Lines that include the word "context" are the ones to copy.
───── Records shown ─────
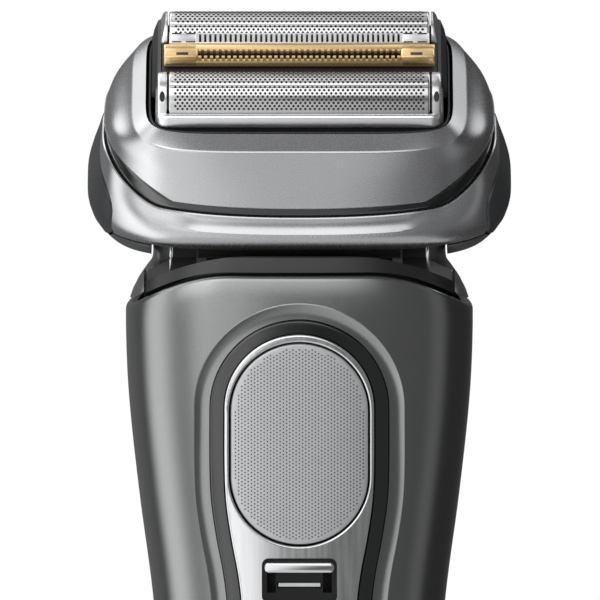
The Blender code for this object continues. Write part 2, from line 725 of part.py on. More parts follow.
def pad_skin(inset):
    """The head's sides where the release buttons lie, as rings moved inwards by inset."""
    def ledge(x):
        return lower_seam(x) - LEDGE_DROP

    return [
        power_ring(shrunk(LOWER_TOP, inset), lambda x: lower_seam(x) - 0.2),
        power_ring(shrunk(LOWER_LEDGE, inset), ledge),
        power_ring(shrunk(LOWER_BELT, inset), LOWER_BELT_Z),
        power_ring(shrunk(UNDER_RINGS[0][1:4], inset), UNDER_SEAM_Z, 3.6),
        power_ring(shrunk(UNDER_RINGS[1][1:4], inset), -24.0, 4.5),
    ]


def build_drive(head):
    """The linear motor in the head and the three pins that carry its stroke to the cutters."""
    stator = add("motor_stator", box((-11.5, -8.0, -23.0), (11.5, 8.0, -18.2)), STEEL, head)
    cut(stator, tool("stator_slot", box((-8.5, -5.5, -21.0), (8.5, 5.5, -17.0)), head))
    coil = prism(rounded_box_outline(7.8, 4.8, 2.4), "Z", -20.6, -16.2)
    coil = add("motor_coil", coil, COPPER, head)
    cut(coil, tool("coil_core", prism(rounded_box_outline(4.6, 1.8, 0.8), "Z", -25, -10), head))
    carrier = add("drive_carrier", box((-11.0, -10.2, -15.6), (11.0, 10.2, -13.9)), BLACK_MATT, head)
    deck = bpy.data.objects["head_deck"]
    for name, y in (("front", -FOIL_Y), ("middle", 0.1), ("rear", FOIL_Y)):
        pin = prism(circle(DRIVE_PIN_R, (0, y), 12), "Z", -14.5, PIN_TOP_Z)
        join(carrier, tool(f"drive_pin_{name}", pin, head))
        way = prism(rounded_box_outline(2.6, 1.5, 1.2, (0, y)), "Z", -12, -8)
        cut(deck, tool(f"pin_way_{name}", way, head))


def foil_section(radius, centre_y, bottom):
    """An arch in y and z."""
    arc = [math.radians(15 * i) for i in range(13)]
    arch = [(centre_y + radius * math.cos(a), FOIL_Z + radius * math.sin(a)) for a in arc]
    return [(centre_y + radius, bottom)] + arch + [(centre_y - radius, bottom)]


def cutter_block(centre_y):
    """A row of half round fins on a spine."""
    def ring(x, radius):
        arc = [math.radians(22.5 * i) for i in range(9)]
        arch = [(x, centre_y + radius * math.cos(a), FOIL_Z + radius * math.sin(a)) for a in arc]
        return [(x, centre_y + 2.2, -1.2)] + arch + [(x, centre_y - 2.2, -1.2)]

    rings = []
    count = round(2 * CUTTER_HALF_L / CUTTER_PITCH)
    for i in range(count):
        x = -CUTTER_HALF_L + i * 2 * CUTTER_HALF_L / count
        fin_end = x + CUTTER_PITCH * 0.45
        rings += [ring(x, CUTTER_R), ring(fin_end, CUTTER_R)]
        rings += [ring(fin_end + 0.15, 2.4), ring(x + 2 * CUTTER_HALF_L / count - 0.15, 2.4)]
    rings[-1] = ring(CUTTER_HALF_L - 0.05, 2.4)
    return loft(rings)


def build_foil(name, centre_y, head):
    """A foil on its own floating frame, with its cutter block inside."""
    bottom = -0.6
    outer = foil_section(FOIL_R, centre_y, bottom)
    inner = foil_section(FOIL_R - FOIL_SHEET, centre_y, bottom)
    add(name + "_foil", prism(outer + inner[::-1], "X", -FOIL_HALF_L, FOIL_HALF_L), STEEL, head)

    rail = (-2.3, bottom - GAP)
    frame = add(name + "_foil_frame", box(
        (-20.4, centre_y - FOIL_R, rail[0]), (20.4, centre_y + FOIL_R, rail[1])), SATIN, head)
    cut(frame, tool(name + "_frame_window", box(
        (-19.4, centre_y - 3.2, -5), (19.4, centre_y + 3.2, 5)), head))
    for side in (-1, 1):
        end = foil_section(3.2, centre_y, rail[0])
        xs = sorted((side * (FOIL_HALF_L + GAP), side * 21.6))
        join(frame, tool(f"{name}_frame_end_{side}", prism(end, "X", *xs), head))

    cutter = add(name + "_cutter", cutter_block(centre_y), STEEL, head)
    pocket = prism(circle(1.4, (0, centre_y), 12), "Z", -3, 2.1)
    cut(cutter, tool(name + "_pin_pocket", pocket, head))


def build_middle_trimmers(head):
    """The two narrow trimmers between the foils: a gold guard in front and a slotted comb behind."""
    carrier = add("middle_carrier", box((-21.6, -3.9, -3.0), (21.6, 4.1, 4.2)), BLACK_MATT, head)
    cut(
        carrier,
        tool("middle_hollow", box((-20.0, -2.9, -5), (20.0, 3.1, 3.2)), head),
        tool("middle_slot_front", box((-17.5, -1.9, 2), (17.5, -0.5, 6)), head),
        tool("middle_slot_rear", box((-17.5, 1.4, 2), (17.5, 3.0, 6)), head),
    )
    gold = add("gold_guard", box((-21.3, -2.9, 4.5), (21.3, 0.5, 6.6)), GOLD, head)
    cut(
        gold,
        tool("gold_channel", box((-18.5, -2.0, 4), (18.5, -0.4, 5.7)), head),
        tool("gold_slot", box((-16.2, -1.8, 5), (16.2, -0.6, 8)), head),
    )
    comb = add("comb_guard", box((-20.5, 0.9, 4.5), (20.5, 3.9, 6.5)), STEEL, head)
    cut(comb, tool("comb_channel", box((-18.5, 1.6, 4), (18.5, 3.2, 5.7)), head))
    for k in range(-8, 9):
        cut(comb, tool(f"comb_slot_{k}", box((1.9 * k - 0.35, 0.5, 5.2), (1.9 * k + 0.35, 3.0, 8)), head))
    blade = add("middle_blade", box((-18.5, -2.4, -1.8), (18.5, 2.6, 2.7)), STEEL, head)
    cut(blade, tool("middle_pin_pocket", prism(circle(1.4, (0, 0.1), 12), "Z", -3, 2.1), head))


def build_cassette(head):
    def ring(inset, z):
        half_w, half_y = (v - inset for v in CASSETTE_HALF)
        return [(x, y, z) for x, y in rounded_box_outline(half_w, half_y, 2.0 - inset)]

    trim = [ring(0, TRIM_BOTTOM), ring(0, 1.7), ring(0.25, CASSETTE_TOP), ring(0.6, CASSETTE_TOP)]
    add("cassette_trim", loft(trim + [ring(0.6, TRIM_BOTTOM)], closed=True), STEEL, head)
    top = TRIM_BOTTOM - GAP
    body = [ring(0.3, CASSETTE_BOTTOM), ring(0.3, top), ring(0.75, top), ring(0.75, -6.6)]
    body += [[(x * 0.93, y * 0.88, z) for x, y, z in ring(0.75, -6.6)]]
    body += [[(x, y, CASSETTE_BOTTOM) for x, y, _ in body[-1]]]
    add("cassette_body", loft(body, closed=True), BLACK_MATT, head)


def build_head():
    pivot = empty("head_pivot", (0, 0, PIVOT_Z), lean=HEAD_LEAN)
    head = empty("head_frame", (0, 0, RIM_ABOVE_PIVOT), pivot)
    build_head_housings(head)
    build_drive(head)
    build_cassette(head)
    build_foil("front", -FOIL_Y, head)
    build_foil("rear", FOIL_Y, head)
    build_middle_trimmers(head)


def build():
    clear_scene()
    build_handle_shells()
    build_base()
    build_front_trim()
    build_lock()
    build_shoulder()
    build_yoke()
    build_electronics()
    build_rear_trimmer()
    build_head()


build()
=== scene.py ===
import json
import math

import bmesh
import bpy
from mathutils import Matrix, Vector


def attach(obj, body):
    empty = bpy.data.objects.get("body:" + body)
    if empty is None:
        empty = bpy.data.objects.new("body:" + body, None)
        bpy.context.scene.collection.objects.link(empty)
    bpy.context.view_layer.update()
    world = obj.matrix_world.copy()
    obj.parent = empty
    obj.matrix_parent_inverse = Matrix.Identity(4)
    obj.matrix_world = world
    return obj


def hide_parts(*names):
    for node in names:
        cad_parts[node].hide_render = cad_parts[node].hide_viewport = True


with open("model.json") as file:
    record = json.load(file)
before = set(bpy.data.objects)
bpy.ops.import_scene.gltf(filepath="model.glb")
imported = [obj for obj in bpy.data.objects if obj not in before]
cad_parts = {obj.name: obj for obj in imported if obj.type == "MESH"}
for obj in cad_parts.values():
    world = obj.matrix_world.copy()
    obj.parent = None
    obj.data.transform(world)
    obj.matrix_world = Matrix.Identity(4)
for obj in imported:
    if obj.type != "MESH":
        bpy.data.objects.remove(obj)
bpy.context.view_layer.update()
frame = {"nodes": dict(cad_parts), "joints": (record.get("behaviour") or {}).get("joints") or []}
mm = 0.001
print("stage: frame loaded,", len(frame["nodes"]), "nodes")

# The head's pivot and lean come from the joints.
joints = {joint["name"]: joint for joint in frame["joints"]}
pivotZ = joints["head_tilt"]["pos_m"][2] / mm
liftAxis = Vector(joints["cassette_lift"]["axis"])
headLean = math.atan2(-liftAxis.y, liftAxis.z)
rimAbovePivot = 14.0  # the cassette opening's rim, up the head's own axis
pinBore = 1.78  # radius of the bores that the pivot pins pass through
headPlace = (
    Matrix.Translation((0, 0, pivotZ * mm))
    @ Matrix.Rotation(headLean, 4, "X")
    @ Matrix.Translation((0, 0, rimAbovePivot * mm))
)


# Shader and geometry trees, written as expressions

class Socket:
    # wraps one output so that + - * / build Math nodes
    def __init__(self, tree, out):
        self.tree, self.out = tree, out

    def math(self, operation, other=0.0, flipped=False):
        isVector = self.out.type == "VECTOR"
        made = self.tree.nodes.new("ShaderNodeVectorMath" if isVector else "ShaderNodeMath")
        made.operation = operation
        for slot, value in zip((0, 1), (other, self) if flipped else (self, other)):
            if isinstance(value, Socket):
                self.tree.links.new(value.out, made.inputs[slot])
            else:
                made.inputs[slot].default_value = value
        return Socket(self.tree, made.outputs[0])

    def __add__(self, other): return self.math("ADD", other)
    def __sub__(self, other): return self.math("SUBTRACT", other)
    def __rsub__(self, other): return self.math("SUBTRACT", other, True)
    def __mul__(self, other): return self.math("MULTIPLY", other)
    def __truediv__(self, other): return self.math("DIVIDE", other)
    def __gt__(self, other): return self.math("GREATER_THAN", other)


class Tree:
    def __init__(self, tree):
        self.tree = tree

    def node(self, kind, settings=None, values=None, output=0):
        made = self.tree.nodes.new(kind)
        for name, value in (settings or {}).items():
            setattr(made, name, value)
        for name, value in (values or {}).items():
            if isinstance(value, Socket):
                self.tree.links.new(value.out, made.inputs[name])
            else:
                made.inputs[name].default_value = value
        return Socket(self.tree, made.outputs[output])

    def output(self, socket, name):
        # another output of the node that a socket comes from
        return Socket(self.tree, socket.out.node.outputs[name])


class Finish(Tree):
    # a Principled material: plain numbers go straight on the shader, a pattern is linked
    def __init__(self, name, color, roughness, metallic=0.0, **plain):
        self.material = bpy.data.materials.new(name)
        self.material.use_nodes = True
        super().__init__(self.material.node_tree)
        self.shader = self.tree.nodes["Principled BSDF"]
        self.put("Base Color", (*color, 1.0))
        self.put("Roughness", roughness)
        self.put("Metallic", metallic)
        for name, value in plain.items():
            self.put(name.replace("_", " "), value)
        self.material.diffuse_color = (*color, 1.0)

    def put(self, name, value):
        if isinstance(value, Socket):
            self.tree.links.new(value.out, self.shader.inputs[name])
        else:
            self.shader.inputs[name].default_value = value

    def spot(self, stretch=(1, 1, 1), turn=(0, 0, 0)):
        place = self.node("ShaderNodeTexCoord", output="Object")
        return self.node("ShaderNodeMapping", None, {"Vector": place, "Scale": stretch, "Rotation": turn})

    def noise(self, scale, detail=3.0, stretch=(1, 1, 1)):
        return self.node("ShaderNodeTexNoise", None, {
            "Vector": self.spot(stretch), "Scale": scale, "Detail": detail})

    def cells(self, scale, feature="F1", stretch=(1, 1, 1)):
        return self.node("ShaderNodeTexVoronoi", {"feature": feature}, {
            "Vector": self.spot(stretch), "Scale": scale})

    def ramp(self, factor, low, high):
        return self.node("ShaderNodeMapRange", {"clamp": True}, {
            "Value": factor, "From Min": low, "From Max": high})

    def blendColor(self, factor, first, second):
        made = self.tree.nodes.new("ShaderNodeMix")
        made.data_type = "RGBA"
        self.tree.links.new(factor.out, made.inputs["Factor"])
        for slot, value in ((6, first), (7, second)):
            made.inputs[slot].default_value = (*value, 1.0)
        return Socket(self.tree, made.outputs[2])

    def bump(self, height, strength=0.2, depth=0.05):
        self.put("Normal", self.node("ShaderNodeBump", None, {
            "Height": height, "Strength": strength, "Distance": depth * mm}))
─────
───── Records shown ─────
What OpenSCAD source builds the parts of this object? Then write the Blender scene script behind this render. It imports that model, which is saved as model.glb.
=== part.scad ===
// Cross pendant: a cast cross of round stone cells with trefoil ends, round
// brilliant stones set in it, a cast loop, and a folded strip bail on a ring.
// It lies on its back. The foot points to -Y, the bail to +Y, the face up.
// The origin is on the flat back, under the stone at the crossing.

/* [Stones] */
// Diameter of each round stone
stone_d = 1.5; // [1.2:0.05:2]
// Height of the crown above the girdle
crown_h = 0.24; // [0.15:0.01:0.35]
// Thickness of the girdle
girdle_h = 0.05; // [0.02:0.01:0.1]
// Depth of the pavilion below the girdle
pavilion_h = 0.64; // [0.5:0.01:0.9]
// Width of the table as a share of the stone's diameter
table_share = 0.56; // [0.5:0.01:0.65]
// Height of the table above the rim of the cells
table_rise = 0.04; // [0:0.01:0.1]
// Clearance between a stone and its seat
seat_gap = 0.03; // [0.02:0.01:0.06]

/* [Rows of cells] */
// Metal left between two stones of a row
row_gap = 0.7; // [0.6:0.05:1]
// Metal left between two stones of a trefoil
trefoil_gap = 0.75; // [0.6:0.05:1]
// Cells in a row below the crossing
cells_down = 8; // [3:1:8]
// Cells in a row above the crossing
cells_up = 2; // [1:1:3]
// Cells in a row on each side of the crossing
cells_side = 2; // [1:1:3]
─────
───── Records shown ─────
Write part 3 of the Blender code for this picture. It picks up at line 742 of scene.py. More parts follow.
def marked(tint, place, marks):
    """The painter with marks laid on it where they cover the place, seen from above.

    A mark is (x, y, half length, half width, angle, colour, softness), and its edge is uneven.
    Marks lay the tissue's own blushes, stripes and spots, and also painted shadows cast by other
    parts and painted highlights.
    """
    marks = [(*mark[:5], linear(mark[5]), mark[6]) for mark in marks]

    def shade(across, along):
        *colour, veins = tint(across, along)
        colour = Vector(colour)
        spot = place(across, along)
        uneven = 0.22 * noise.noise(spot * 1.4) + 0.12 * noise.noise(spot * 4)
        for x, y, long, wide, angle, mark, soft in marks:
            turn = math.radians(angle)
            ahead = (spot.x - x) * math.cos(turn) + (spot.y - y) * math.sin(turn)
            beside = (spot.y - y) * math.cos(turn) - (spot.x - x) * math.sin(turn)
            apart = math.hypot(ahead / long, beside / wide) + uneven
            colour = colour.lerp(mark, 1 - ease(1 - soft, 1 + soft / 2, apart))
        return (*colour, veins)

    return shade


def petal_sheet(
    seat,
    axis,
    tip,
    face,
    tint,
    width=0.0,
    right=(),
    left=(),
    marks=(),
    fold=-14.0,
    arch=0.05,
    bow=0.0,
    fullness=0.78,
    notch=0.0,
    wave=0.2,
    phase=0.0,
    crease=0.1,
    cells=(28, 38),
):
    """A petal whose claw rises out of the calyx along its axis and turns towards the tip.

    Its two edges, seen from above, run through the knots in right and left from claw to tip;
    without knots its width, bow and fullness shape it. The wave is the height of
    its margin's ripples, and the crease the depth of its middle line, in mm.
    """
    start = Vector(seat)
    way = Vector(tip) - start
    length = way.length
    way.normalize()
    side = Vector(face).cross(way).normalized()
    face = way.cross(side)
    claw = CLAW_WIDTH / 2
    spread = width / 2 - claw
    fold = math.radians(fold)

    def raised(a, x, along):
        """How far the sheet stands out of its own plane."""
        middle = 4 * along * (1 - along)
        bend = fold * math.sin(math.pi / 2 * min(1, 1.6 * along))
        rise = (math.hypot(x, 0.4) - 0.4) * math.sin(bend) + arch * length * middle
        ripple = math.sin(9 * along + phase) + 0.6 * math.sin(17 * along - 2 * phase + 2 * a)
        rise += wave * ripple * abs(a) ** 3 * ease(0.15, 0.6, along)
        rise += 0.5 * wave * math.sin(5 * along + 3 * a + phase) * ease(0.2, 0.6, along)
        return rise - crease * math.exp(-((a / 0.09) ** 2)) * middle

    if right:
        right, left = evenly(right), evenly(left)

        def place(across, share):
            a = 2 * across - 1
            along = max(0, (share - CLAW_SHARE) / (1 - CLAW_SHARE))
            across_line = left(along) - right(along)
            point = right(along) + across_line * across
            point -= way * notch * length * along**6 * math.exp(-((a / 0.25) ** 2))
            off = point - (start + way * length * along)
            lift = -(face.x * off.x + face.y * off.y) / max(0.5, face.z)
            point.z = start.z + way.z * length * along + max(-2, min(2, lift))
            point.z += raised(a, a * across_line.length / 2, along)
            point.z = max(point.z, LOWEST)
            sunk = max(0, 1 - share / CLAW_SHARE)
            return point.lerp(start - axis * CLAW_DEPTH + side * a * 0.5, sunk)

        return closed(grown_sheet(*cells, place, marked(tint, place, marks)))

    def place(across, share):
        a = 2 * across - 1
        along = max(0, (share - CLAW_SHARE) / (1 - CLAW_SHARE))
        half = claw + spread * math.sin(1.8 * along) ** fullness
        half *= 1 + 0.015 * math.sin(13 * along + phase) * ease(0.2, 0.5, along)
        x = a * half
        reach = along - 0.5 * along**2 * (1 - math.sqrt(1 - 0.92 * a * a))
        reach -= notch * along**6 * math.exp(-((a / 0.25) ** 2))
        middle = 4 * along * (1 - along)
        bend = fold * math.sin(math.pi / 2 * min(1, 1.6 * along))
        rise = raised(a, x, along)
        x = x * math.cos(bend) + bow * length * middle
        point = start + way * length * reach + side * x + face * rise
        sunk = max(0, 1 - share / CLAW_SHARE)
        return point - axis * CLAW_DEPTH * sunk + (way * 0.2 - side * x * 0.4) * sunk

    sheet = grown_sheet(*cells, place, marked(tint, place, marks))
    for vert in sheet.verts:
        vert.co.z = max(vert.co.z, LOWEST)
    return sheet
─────
▶ **Solution**
        bpy.context.scene.collection.objects.link(empty)
    bpy.context.view_layer.update()
bpy.context.view_layer.update()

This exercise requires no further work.